Your task is to give the data again, exactly, with every line intact.

▼

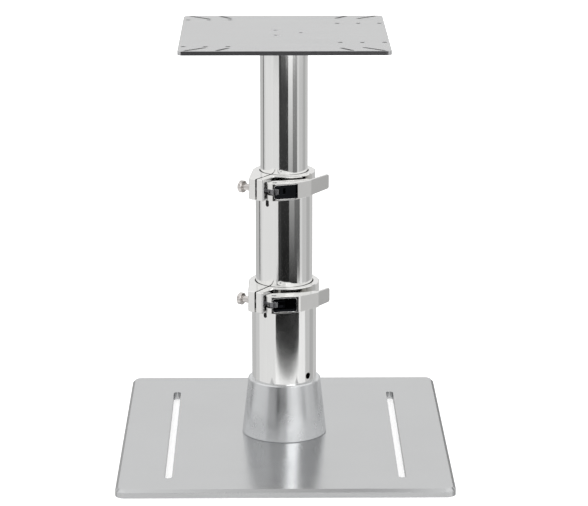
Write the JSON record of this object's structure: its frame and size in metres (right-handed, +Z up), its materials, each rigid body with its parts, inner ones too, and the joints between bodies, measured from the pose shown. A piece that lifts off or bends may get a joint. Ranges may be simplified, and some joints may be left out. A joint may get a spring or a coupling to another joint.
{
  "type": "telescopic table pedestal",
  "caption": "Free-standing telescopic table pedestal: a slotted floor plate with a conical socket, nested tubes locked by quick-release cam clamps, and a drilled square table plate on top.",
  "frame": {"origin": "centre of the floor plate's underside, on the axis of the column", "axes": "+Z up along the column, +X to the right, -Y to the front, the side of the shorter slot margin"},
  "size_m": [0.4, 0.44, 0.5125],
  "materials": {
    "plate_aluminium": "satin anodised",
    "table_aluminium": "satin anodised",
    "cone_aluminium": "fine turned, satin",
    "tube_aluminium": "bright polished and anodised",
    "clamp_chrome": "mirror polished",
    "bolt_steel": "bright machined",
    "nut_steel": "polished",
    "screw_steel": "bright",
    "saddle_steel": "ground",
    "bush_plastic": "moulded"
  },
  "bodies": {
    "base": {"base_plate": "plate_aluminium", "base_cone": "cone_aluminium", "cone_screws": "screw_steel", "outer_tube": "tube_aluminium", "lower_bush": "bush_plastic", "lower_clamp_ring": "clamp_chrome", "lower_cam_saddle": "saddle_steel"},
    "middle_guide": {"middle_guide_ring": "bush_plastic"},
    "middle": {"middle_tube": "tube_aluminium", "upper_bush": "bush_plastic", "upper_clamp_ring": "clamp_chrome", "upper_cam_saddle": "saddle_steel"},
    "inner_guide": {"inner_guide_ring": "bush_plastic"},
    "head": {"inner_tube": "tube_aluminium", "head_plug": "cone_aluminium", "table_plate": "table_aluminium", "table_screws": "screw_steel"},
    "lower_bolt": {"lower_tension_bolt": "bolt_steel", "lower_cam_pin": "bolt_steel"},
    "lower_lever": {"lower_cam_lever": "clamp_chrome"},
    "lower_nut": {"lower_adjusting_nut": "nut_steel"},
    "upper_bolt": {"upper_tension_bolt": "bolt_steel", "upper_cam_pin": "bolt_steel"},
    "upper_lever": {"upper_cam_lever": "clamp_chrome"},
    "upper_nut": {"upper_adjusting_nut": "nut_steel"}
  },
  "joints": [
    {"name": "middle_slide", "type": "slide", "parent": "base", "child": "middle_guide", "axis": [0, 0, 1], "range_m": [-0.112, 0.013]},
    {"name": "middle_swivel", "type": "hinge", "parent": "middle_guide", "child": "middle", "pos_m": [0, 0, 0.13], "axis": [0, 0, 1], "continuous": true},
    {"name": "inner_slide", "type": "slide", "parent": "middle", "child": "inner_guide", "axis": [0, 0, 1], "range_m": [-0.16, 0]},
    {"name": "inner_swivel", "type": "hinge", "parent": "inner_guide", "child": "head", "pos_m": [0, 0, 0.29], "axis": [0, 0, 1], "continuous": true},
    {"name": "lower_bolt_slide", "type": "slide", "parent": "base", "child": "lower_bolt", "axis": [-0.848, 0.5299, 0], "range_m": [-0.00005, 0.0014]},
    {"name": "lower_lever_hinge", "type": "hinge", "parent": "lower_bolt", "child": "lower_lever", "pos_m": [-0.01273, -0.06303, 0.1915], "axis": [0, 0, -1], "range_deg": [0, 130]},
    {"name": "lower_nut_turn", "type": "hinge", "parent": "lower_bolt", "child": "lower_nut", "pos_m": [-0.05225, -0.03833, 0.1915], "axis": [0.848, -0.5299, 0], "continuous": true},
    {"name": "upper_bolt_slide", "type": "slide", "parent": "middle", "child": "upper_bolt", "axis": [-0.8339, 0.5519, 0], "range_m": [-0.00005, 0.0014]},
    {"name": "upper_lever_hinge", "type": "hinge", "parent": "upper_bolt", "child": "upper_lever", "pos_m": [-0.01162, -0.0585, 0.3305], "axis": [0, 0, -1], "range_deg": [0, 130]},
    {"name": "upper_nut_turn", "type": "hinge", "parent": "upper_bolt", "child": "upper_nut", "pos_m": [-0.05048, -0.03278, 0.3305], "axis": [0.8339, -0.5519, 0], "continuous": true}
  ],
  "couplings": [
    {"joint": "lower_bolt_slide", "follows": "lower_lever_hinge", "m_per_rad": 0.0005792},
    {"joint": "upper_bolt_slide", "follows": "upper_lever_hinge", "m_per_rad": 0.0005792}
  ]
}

▲

• [The completed task]
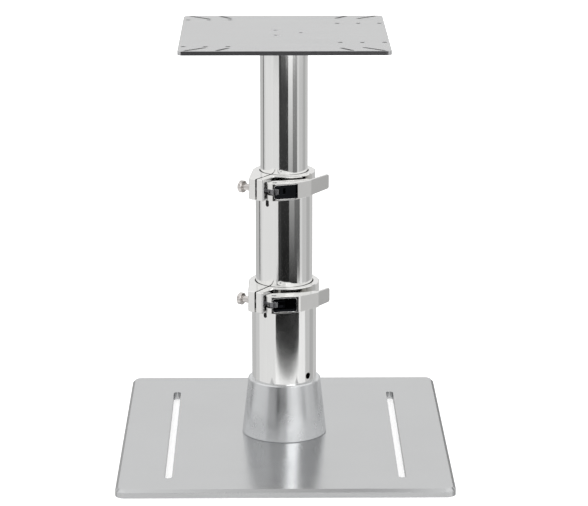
Write the JSON record of this object's structure: its frame and size in metres (right-handed, +Z up), its materials, each rigid body with its parts, inner ones too, and the joints between bodies, measured from the pose shown. A piece that lifts off or bends may get a joint. Ranges may be simplified, and some joints may be left out. A joint may get a spring or a coupling to another joint.
{
  "type": "telescopic table pedestal",
  "caption": "Free-standing telescopic table pedestal: a slotted floor plate with a conical socket, nested tubes locked by quick-release cam clamps, and a drilled square table plate on top.",
  "frame": {"origin": "centre of the floor plate's underside, on the axis of the column", "axes": "+Z up along the column, +X to the right, -Y to the front, the side of the shorter slot margin"},
  "size_m": [0.4, 0.44, 0.5125],
  "materials": {
    "plate_aluminium": "satin anodised",
    "table_aluminium": "satin anodised",
    "cone_aluminium": "fine turned, satin",
    "tube_aluminium": "bright polished and anodised",
    "clamp_chrome": "mirror polished",
    "bolt_steel": "bright machined",
    "nut_steel": "polished",
    "screw_steel": "bright",
    "saddle_steel": "ground",
    "bush_plastic": "moulded"
  },
  "bodies": {
    "base": {"base_plate": "plate_aluminium", "base_cone": "cone_aluminium", "cone_screws": "screw_steel", "outer_tube": "tube_aluminium", "lower_bush": "bush_plastic", "lower_clamp_ring": "clamp_chrome", "lower_cam_saddle": "saddle_steel"},
    "middle_guide": {"middle_guide_ring": "bush_plastic"},
    "middle": {"middle_tube": "tube_aluminium", "upper_bush": "bush_plastic", "upper_clamp_ring": "clamp_chrome", "upper_cam_saddle": "saddle_steel"},
    "inner_guide": {"inner_guide_ring": "bush_plastic"},
    "head": {"inner_tube": "tube_aluminium", "head_plug": "cone_aluminium", "table_plate": "table_aluminium", "table_screws": "screw_steel"},
    "lower_bolt": {"lower_tension_bolt": "bolt_steel", "lower_cam_pin": "bolt_steel"},
    "lower_lever": {"lower_cam_lever": "clamp_chrome"},
    "lower_nut": {"lower_adjusting_nut": "nut_steel"},
    "upper_bolt": {"upper_tension_bolt": "bolt_steel", "upper_cam_pin": "bolt_steel"},
    "upper_lever": {"upper_cam_lever": "clamp_chrome"},
    "upper_nut": {"upper_adjusting_nut": "nut_steel"}
  },
  "joints": [
    {"name": "middle_slide", "type": "slide", "parent": "base", "child": "middle_guide", "axis": [0, 0, 1], "range_m": [-0.112, 0.013]},
    {"name": "middle_swivel", "type": "hinge", "parent": "middle_guide", "child": "middle", "pos_m": [0, 0, 0.13], "axis": [0, 0, 1], "continuous": true},
    {"name": "inner_slide", "type": "slide", "parent": "middle", "child": "inner_guide", "axis": [0, 0, 1], "range_m": [-0.16, 0]},
    {"name": "inner_swivel", "type": "hinge", "parent": "inner_guide", "child": "head", "pos_m": [0, 0, 0.29], "axis": [0, 0, 1], "continuous": true},
    {"name": "lower_bolt_slide", "type": "slide", "parent": "base", "child": "lower_bolt", "axis": [-0.848, 0.5299, 0], "range_m": [-0.00005, 0.0014]},
    {"name": "lower_lever_hinge", "type": "hinge", "parent": "lower_bolt", "child": "lower_lever", "pos_m": [-0.01273, -0.06303, 0.1915], "axis": [0, 0, -1], "range_deg": [0, 130]},
    {"name": "lower_nut_turn", "type": "hinge", "parent": "lower_bolt", "child": "lower_nut", "pos_m": [-0.05225, -0.03833, 0.1915], "axis": [0.848, -0.5299, 0], "continuous": true},
    {"name": "upper_bolt_slide", "type": "slide", "parent": "middle", "child": "upper_bolt", "axis": [-0.8339, 0.5519, 0], "range_m": [-0.00005, 0.0014]},
    {"name": "upper_lever_hinge", "type": "hinge", "parent": "upper_bolt", "child": "upper_lever", "pos_m": [-0.01162, -0.0585, 0.3305], "axis": [0, 0, -1], "range_deg": [0, 130]},
    {"name": "upper_nut_turn", "type": "hinge", "parent": "upper_bolt", "child": "upper_nut", "pos_m": [-0.05048, -0.03278, 0.3305], "axis": [0.8339, -0.5519, 0], "continuous": true}
  ],
  "couplings": [
    {"joint": "lower_bolt_slide", "follows": "lower_lever_hinge", "m_per_rad": 0.0005792},
    {"joint": "upper_bolt_slide", "follows": "upper_lever_hinge", "m_per_rad": 0.0005792}
  ]
}